EXERCISE
Reproduce each line of the material precisely.

* Start *

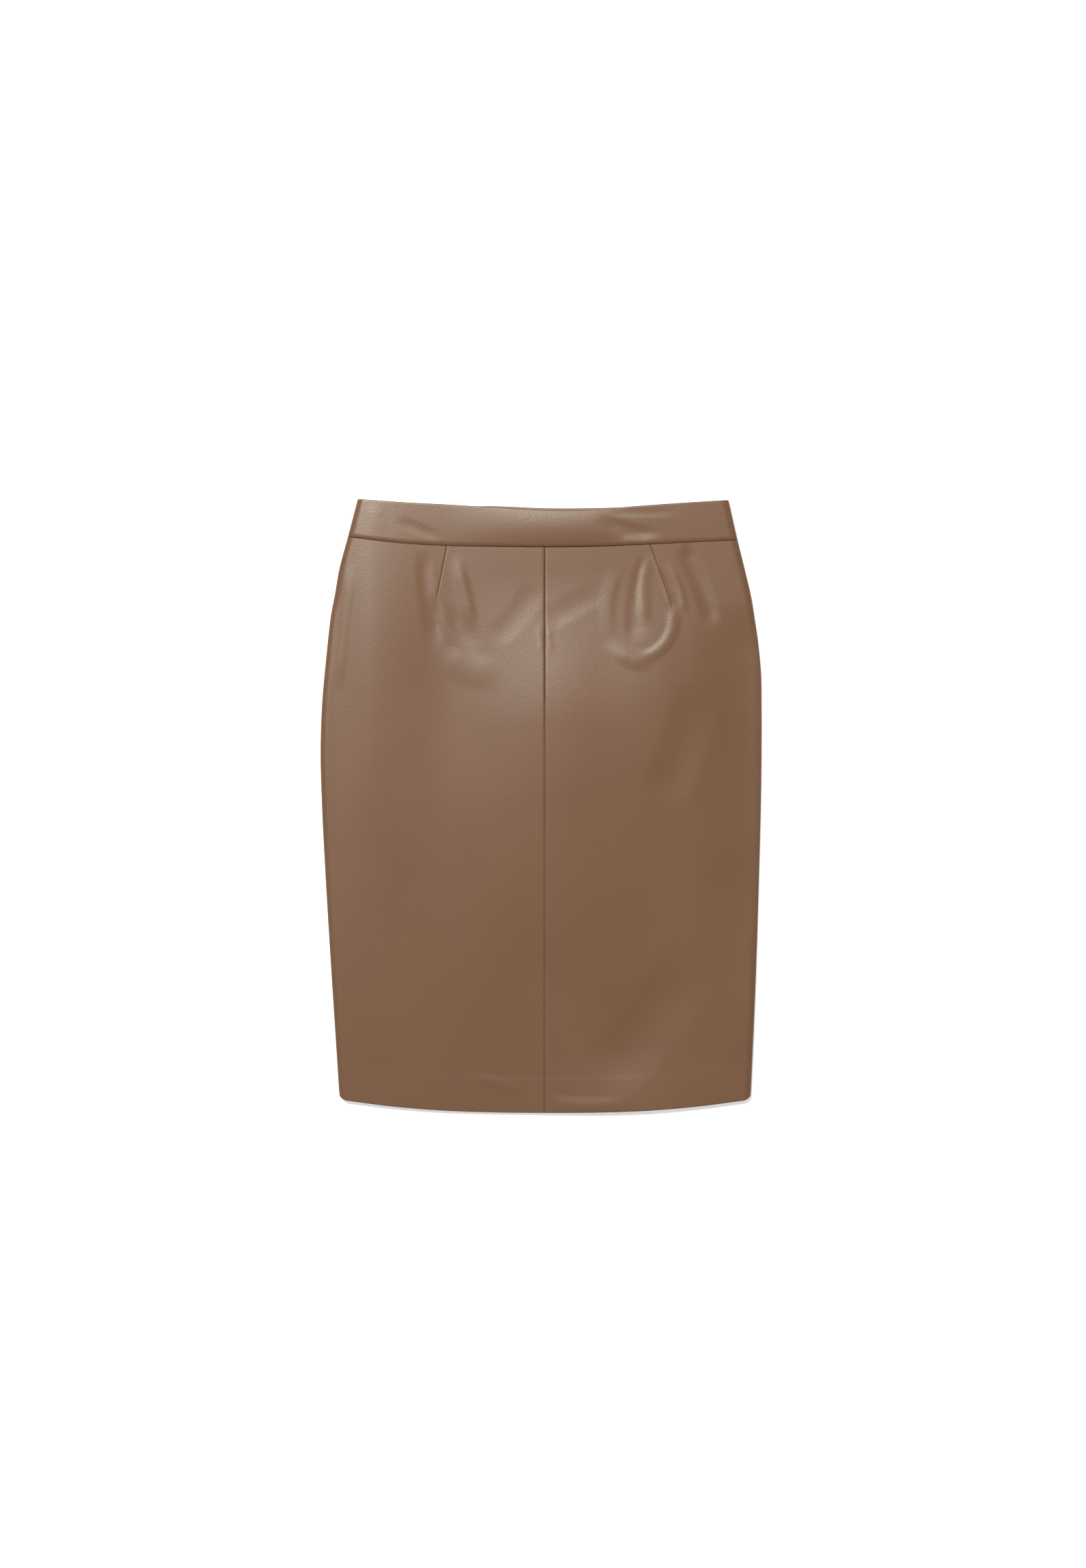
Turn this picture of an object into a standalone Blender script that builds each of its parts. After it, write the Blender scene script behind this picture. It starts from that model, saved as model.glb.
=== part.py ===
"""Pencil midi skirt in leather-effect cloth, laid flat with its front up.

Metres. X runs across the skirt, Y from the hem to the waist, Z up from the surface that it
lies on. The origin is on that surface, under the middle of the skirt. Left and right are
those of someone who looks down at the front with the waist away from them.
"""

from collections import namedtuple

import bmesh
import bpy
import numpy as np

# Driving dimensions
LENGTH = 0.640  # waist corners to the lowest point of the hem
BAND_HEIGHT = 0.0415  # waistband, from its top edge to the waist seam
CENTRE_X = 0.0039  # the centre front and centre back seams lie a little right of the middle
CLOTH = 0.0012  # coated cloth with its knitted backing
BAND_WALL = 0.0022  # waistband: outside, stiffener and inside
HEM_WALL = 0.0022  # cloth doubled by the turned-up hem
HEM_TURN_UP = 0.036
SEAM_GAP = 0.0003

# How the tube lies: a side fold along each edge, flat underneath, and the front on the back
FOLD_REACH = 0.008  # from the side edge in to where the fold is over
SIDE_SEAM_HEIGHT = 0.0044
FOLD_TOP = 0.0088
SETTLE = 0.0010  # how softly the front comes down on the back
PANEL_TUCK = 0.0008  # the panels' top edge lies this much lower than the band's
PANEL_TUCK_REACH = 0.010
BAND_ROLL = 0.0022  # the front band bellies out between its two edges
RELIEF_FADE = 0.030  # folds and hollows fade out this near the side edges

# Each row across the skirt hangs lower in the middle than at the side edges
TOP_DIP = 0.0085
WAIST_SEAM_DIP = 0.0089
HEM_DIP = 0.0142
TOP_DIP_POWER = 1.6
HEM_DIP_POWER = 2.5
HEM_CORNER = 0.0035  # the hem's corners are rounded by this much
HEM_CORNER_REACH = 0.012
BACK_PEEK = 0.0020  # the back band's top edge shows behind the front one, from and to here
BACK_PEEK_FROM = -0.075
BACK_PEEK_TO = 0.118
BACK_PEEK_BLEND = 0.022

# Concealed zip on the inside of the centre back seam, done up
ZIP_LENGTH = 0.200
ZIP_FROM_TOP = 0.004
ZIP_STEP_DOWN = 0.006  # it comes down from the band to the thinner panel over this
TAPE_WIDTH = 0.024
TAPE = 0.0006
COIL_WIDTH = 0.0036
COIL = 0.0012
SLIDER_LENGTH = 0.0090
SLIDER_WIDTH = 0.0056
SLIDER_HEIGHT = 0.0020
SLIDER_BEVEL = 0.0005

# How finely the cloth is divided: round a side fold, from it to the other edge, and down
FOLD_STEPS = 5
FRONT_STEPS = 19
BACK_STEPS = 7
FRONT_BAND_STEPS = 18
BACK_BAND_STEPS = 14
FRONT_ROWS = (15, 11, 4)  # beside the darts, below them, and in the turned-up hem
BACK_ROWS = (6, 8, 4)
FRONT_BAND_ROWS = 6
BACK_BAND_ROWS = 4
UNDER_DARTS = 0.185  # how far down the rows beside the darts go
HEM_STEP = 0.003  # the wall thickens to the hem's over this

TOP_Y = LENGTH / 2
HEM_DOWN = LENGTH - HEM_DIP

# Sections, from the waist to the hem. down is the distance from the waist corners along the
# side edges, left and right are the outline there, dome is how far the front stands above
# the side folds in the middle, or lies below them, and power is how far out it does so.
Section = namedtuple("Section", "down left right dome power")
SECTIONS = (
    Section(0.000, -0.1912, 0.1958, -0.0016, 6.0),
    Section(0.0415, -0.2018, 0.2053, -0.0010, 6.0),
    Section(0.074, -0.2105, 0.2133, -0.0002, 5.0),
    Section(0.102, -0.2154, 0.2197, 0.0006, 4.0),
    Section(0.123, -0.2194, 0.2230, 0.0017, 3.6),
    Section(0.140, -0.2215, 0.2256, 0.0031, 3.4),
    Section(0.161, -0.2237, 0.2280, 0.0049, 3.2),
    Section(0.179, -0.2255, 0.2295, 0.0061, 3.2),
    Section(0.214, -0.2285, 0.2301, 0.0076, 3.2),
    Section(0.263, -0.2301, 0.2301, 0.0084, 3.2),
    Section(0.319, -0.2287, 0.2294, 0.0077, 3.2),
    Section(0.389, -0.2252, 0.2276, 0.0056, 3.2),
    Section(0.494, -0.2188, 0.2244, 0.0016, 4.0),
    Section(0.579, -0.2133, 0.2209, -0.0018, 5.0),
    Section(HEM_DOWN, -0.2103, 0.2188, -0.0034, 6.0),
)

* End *

RESPONSE TO THE EXERCISE
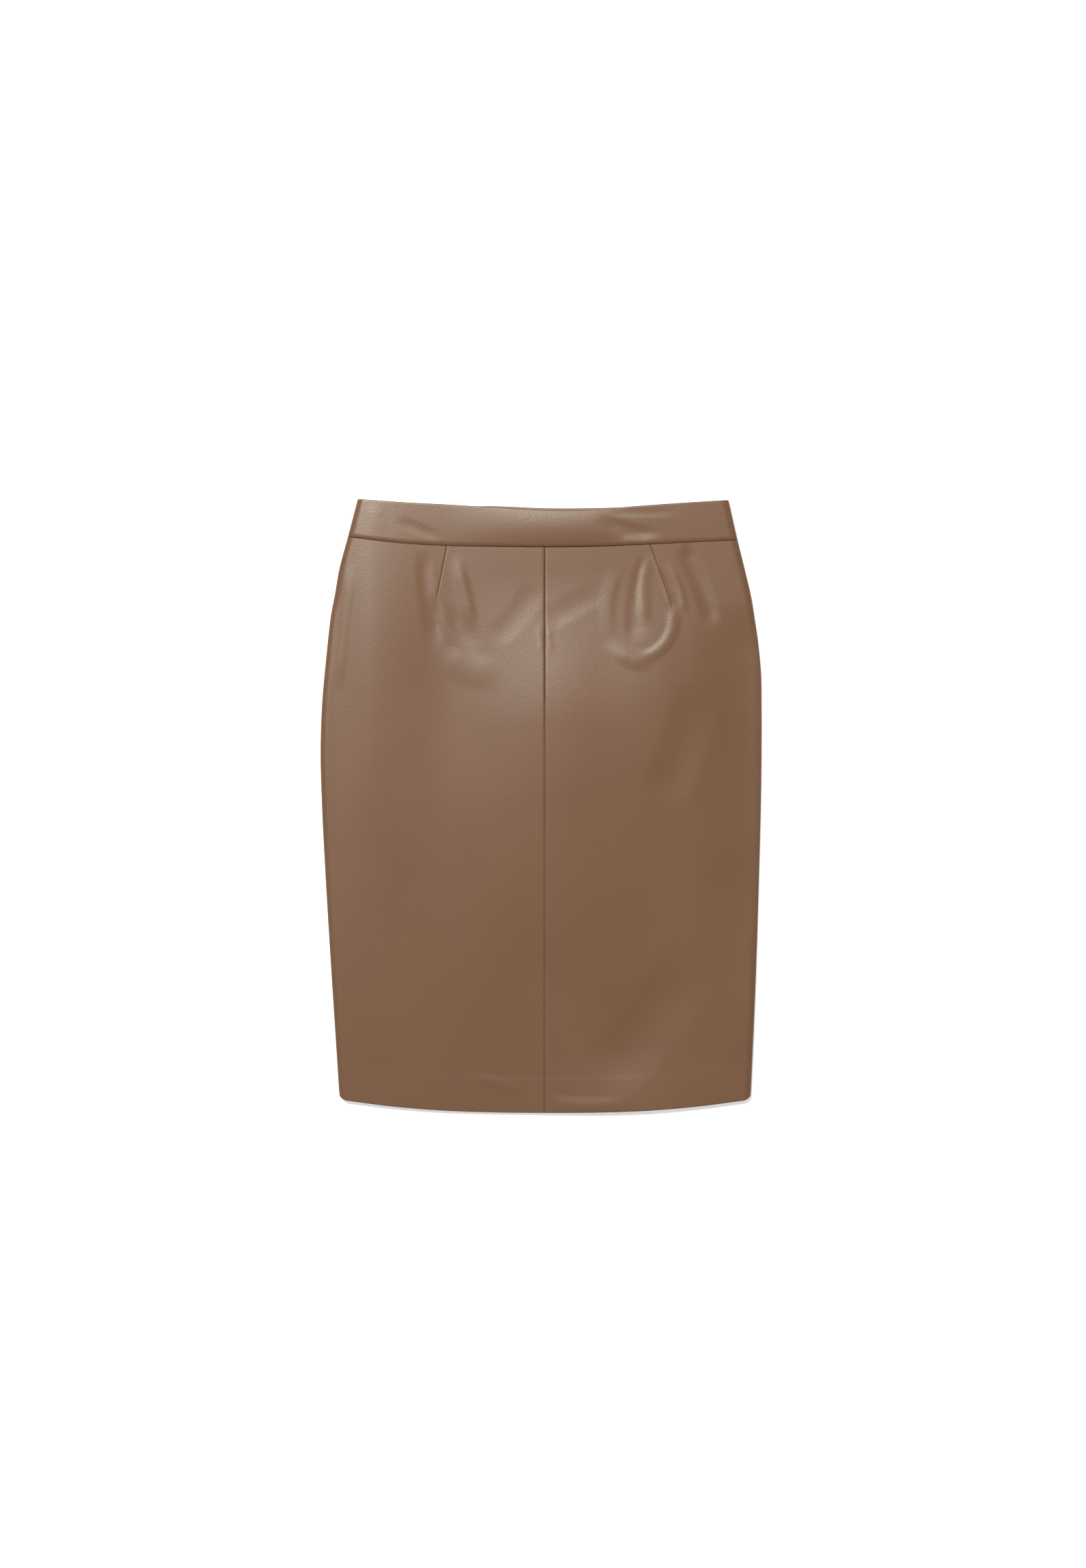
Turn this picture of an object into a standalone Blender script that builds each of its parts. After it, write the Blender scene script behind this picture. It starts from that model, saved as model.glb.
=== part.py ===
"""Pencil midi skirt in leather-effect cloth, laid flat with its front up.

Metres. X runs across the skirt, Y from the hem to the waist, Z up from the surface that it
lies on. The origin is on that surface, under the middle of the skirt. Left and right are
those of someone who looks down at the front with the waist away from them.
"""

from collections import namedtuple

import bmesh
import bpy
import numpy as np

# Driving dimensions
LENGTH = 0.640  # waist corners to the lowest point of the hem
BAND_HEIGHT = 0.0415  # waistband, from its top edge to the waist seam
CENTRE_X = 0.0039  # the centre front and centre back seams lie a little right of the middle
CLOTH = 0.0012  # coated cloth with its knitted backing
BAND_WALL = 0.0022  # waistband: outside, stiffener and inside
HEM_WALL = 0.0022  # cloth doubled by the turned-up hem
HEM_TURN_UP = 0.036
SEAM_GAP = 0.0003

# How the tube lies: a side fold along each edge, flat underneath, and the front on the back
FOLD_REACH = 0.008  # from the side edge in to where the fold is over
SIDE_SEAM_HEIGHT = 0.0044
FOLD_TOP = 0.0088
SETTLE = 0.0010  # how softly the front comes down on the back
PANEL_TUCK = 0.0008  # the panels' top edge lies this much lower than the band's
PANEL_TUCK_REACH = 0.010
BAND_ROLL = 0.0022  # the front band bellies out between its two edges
RELIEF_FADE = 0.030  # folds and hollows fade out this near the side edges

# Each row across the skirt hangs lower in the middle than at the side edges
TOP_DIP = 0.0085
WAIST_SEAM_DIP = 0.0089
HEM_DIP = 0.0142
TOP_DIP_POWER = 1.6
HEM_DIP_POWER = 2.5
HEM_CORNER = 0.0035  # the hem's corners are rounded by this much
HEM_CORNER_REACH = 0.012
BACK_PEEK = 0.0020  # the back band's top edge shows behind the front one, from and to here
BACK_PEEK_FROM = -0.075
BACK_PEEK_TO = 0.118
BACK_PEEK_BLEND = 0.022

# Concealed zip on the inside of the centre back seam, done up
ZIP_LENGTH = 0.200
ZIP_FROM_TOP = 0.004
ZIP_STEP_DOWN = 0.006  # it comes down from the band to the thinner panel over this
TAPE_WIDTH = 0.024
TAPE = 0.0006
COIL_WIDTH = 0.0036
COIL = 0.0012
SLIDER_LENGTH = 0.0090
SLIDER_WIDTH = 0.0056
SLIDER_HEIGHT = 0.0020
SLIDER_BEVEL = 0.0005

# How finely the cloth is divided: round a side fold, from it to the other edge, and down
FOLD_STEPS = 5
FRONT_STEPS = 19
BACK_STEPS = 7
FRONT_BAND_STEPS = 18
BACK_BAND_STEPS = 14
FRONT_ROWS = (15, 11, 4)  # beside the darts, below them, and in the turned-up hem
BACK_ROWS = (6, 8, 4)
FRONT_BAND_ROWS = 6
BACK_BAND_ROWS = 4
UNDER_DARTS = 0.185  # how far down the rows beside the darts go
HEM_STEP = 0.003  # the wall thickens to the hem's over this

TOP_Y = LENGTH / 2
HEM_DOWN = LENGTH - HEM_DIP

# Sections, from the waist to the hem. down is the distance from the waist corners along the
# side edges, left and right are the outline there, dome is how far the front stands above
# the side folds in the middle, or lies below them, and power is how far out it does so.
Section = namedtuple("Section", "down left right dome power")
SECTIONS = (
    Section(0.000, -0.1912, 0.1958, -0.0016, 6.0),
    Section(0.0415, -0.2018, 0.2053, -0.0010, 6.0),
    Section(0.074, -0.2105, 0.2133, -0.0002, 5.0),
    Section(0.102, -0.2154, 0.2197, 0.0006, 4.0),
    Section(0.123, -0.2194, 0.2230, 0.0017, 3.6),
    Section(0.140, -0.2215, 0.2256, 0.0031, 3.4),
    Section(0.161, -0.2237, 0.2280, 0.0049, 3.2),
    Section(0.179, -0.2255, 0.2295, 0.0061, 3.2),
    Section(0.214, -0.2285, 0.2301, 0.0076, 3.2),
    Section(0.263, -0.2301, 0.2301, 0.0084, 3.2),
    Section(0.319, -0.2287, 0.2294, 0.0077, 3.2),
    Section(0.389, -0.2252, 0.2276, 0.0056, 3.2),
    Section(0.494, -0.2188, 0.2244, 0.0016, 4.0),
    Section(0.579, -0.2133, 0.2209, -0.0018, 5.0),
    Section(HEM_DOWN, -0.2103, 0.2188, -0.0034, 6.0),
)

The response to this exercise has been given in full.